Toulon mardi [1er mars 1938]. Il approuve la bande pour les
Grands Cimetières: «La guerre d'Espagne est un charnier»; suppression d'un paragraphe concernant le C.S.A.R.
[Comité secret d'action révolutionnaire, «la Cagoule»].
«Ce n'est pas le C.S.A.R. qui m'étonne, c'est l'extrème indulgence qu'on montre à ces sinistres guignols dont la police italienne tient les ficelles, et qu'elle a d'ailleurs pris soin de brûler, lorsqu'elle a cru juger que le scandale serait assez grand pour déclencher, par contre-coup, la révolution de gauche qu'elle appelle ardemment de ses voeux. Car vous ne me ferez tout de même pas croire que M. MUSSOLINI souhaite une
France grande et prospère»... Mardi. Il renvoie des épreuves et termine sa conclusion. Il veut bien supprimer le nom de Massis, mais pas celui de BRASILLACH: «Je ne vois pas d'ailleurs ce qu'il y a de méprisable à faire l'oraison funèbre d'un ennemi mort au champ d'honneur. Ça me paraît beaucoup plus dégoûtant de lécher les bottes de Franco. D'ailleurs
Brasillach est un petit salaud»... - Il demande 6000 francs pour fêter la publication des Grands Cimeti?res... - Mercredi [11 mai]. Il ne craint pas la publication de son livre dans le journal de Buré [L'Ordre], cela servira ses idées, exprimées avec modération: «la part de polémique personnelle a été réduite à l'extrême. Que désirer de plus ? Je ne veux pas avoir l'air d'être dupe, ou solidaire, de prétendus amis politiques nourris à la gamelle romaine, ou qui, trop pauvres garçons pour intéresser
Mussolini, se contentent d'un petit pourboire du général FRANCO.
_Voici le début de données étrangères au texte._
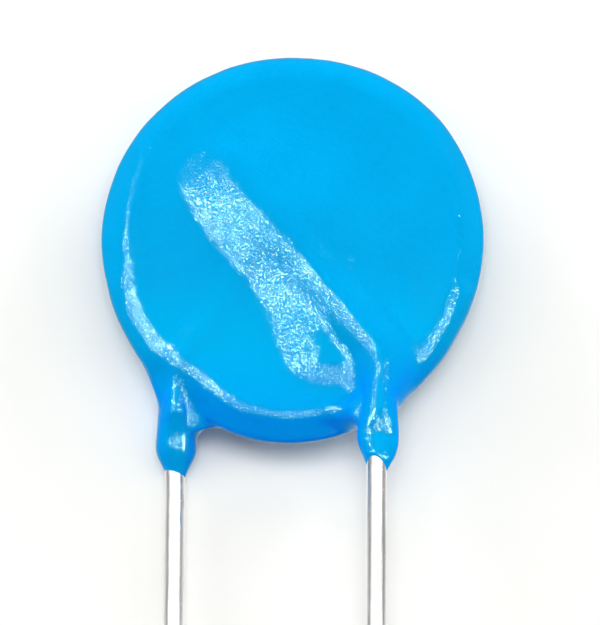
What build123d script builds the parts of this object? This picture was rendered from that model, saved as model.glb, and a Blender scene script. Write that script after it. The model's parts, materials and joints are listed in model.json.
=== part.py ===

Je sais d'autre part, que l'épuration continue de plus belle en Espagne.
Un jésuite éminent de là-bas disait publiquement, voilà 15 jours, qu'une véritable restauration du catholicisme en Espagne devrait être précédée de l'extermination des éléments irréductibles, dont il évaluait le chiffre à deux millions. Comment pourriez-vous espérer que je me taise, en de pareilles conjonctures ? [...] À la grâce de Dieu ! Le jour, peut-être prochain, où l'on publiera les fonds secrets de M. Mussolini - comme on a publié ceux du gouvernement tsariste - tous les salauds ne seront peut-être pas morts»... Il espère que si Maurois aime le livre, il écrira une préface à l'édition anglaise: «Il expliquerait si bien ce qu'un pauvre type comme moi représente de la France incorrigible»... Etc.
On joint une l.a.s. de Robert Vallery-Radot concernant des livres dédicacés de Bernanos.